§ **Exercise description**:
Reproduce precisely the lines of the listing below, starting with the line that contains "bpy.context.scene.collection.children.link(parts)" and stopping after the line that contains "obj.matrix_parent_inverse = Matrix.Identity(4)"; include nothing else.

§ **Given information**:
━━━━━━━━━━━━━━━━━━━━━━━━━━━━━━

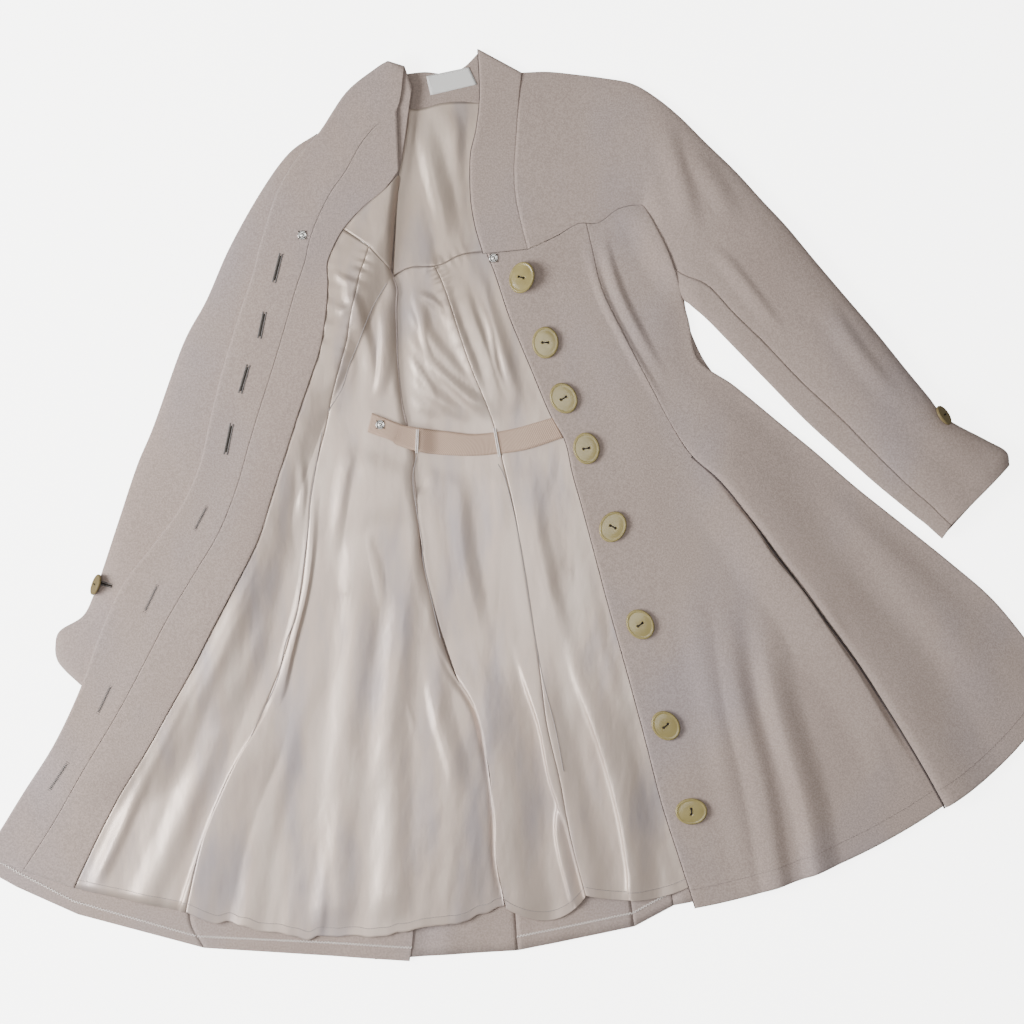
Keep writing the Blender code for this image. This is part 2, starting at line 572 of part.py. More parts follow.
# Right sleeve, pressed flat under the turned-out front
def make_right_sleeve():
    table = np.array([(*a, *b) for a, b in RIGHT_SLEEVE_ROWS], float)
    rows = curve(table, len(table))
    count = len(rows)
    grow = smoothstep(np.linspace(0.4, 3, count))
    height = 8 + (SLEEVE_RIGHT - 8) * grow
    edge = height / 2
    outline, inner = rows[:, :2], rows[:, 2:4]
    top = sleeve_wall((outline, inner), height, edge, edge)
    cloth("right_upper_sleeve", trim(top, left=0, right=0, bottom=0))
    low = edge - SLEEVE_SPLIT
    half = ((0, 1), (0.004, 0.65), (0.03, 0.2), (0.1, 0))
    section = [(outline + (inner - outline) * share, low * rise) for share, rise in half]
    section += [(inner + (outline - inner) * share, low * rise) for share, rise in reversed(half)]
    under = np.stack([np.column_stack([place, z]) for place, z in section], axis=1)
    cloth("right_under_sleeve", trim(under, left=0, right=0, bottom=0)[:, ::-1])


# Waist ribbon and label
def ribbon_height(x, y):
    roll = smoothstep((-86 - x) / 24)
    lining = right_lining(np.minimum(x, -121), y)
    flat = LINING_Z + GAP + RIBBON + RIBBON_CLEAR
    return (1 - roll) * flat + roll * (lining + GAP + RIBBON + 2 * RIBBON_CLEAR)


def make_trim():
    band = spread([edge_line(RIBBON_LINE, k) for k in range(2)], (3,), 28)
    cloth("waist_ribbon", raised(band.transpose(1, 0, 2), ribbon_height), "ribbon", RIBBON)
    patch = spread([edge_line(LABEL_LINE, k) for k in range(2)], (2,), 4)
    cloth("neck_label", raised(patch.transpose(1, 0, 2), lambda x, y: x * 0 + LINING_Z + GAP + 0.5), "label", 0.5)


# Buttons: place, turn of the long axis
FRONT_BUTTONS = (
    ((5, 249), 72), ((30, 178), 90), ((50, 117), 120), ((75, 62), 100),
    ((104, -24), 63), ((134, -131), 127), ((162, -242), 132), ((190, -336), 0),
)


def make_buttons():
    for k, ((x, y), turn) in enumerate(FRONT_BUTTONS, 1):
        high = top_of(left_front, x, y) + GAP + 0.2
        button(f"button_{k}", (x, y, high), (BUTTON_LONG, BUTTON_SHORT, BUTTON_THICK), turn)
    size = (CUFF_LONG, CUFF_SHORT, CUFF_THICK)
    button("cuff_button_left", (466, 103, 17), size, 140, 62, 58)
    button("cuff_button_right", (-460.8, -88, 10.5), size, 68, 62, 160)
    disc("snap_left_front", (-27, 271, LEFT_Z + GAP), SNAP_WIDE, SNAP_THICK, "snap")
    high = top_of(right_facing, -236, 295) + GAP + 0.3
    disc("snap_right_facing", (-236, 295, high), SNAP_WIDE, SNAP_THICK, "snap")
    high = top_of(ribbon_height, -151, 88) + GAP
    disc("snap_ribbon", (-151, 88, high + 0.2), SNAP_WIDE, SNAP_THICK, "snap")


for old in list(bpy.data.objects):
    bpy.data.objects.remove(old, do_unlink=True)
parts = bpy.data.collections.new("a_line_coat")
cutters = bpy.data.collections.new("cutters")
bpy.context.scene.collection.children.link(parts)
bpy.context.scene.collection.children.link(cutters)
make_back()
make_right_sleeve()
make_right_front()
make_back_lining()
make_left_sleeve()
make_left_front()
make_trim()
make_buttons()
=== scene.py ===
import math

import bmesh
import bpy
import numpy as np
from mathutils import Matrix, Vector


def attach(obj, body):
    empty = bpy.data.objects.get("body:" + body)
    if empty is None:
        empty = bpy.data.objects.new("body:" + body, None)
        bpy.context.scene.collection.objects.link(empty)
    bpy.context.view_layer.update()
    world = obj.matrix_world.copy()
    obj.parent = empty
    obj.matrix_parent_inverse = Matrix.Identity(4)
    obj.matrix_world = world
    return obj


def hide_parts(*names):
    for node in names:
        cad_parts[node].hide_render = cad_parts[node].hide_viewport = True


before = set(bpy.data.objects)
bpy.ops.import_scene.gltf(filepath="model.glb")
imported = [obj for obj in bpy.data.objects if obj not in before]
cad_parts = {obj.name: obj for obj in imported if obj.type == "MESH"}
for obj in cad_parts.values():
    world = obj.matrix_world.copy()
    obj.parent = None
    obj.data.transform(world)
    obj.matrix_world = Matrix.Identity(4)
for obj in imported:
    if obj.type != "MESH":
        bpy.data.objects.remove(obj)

# Lengths are in millimetres and become metres when a mesh is made. +X is the viewer's right, +Y the
# collar, +Z up off the floor. Every sheet is an outer face on its solid's form, with its wall inward.
MM = 0.001
WOOL, SATIN, RIBBON, GAP = 2.0, 1.0, 0.8, 0.3
LINING_Z = WOOL + GAP + SATIN
LEFT_Z = 7.0
PLEAT_RISE, PLEAT_LAP = 9.0, 9.0
SLEEVE_RIGHT = 12.5
SEAM = 0.07            # sheets stop this short of their seam lines
BACK_OVERLAP = 0.3     # the back panels reach this far past theirs
SLEEVE_REACH, SLEEVE_FADE = 132, 58      # how far the right front lies raised over its sleeve's middle
BODICE_EASE = 5.5      # height of the turned-out bodice off the floor
BACK_LAP = 3.2         # rise of the roll edge over the back
RIBBON_PRESS = 22      # the lining lies still this far from the ribbon's middle
ARM_RISE = ((205, 253, 272, 296, 316, 328), (0, 8.5, 8, 6.5, 3.5, 0))    # at y, height under the arm
LIGHTS = (
    ("window", (-1.95, -0.2, 1.35), (1.4, 1.0), 94), ("ceiling", (-0.3, 0.2, 3.7), (1.5, 1.5), 40),
)
WALLS = {"wool": 1.7, "satin": 0.7, "ribbon": 0.7, "label": 0.4}
FOLD_FADE = 0.42       # share of its length over which a fold rises out of the cloth
WALL_TURN = 0.42       # share of a sleeve's width over which its wall turns up from an edge
SLEEVE_SPLIT = 1.4     # the two walls of a sleeve are this far apart at its outline
ROWS_A_STEP = 8        # grid rows for each row of the sleeve tables
FRONT_SIZE, CUFF_SIZE = (35.0, 29.0, 5.0), (24.0, 20.0, 4.5)    # buttons: long, short, thick
HOLE_PLACE, HOLE_RADIUS = 0.085, 0.042      # of a button's length
WOOL_HEM, INSIDE_HEM, LINING_HEM = 22, 15, 10                   # from the edge to the stitches
OPEN_BUTTONHOLES = 4   # counted from the collar, the others lie closed
BUTTON_LEVEL = 0.9     # height of the thread holes' upper rim, of a button's thickness
PHOTO_SPAN = 1.1264    # metres across the photo at the floor
PHOTO_MIDDLE = (-0.0066, -0.0077)
CAMERA_HEIGHT = 3.0
SENSOR = 36
FLOOR_GLOW = 4.9       # keeps the floor white in the picture
finishes = {}          # filled by make_finishes
FACES = {}             # the outer face of every sheet, for the lines that are sewn on it
BARS = []              # dark threads of the buttons and press studs
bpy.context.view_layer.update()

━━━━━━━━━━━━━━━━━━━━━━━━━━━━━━

§ **Output below**:
bpy.context.scene.collection.children.link(parts)
bpy.context.scene.collection.children.link(cutters)
make_back()
make_right_sleeve()
make_right_front()
make_back_lining()
make_left_sleeve()
make_left_front()
make_trim()
make_buttons()
=== scene.py ===
import math

import bmesh
import bpy
import numpy as np
from mathutils import Matrix, Vector


def attach(obj, body):
    empty = bpy.data.objects.get("body:" + body)
    if empty is None:
        empty = bpy.data.objects.new("body:" + body, None)
        bpy.context.scene.collection.objects.link(empty)
    bpy.context.view_layer.update()
    world = obj.matrix_world.copy()
    obj.parent = empty
    obj.matrix_parent_inverse = Matrix.Identity(4)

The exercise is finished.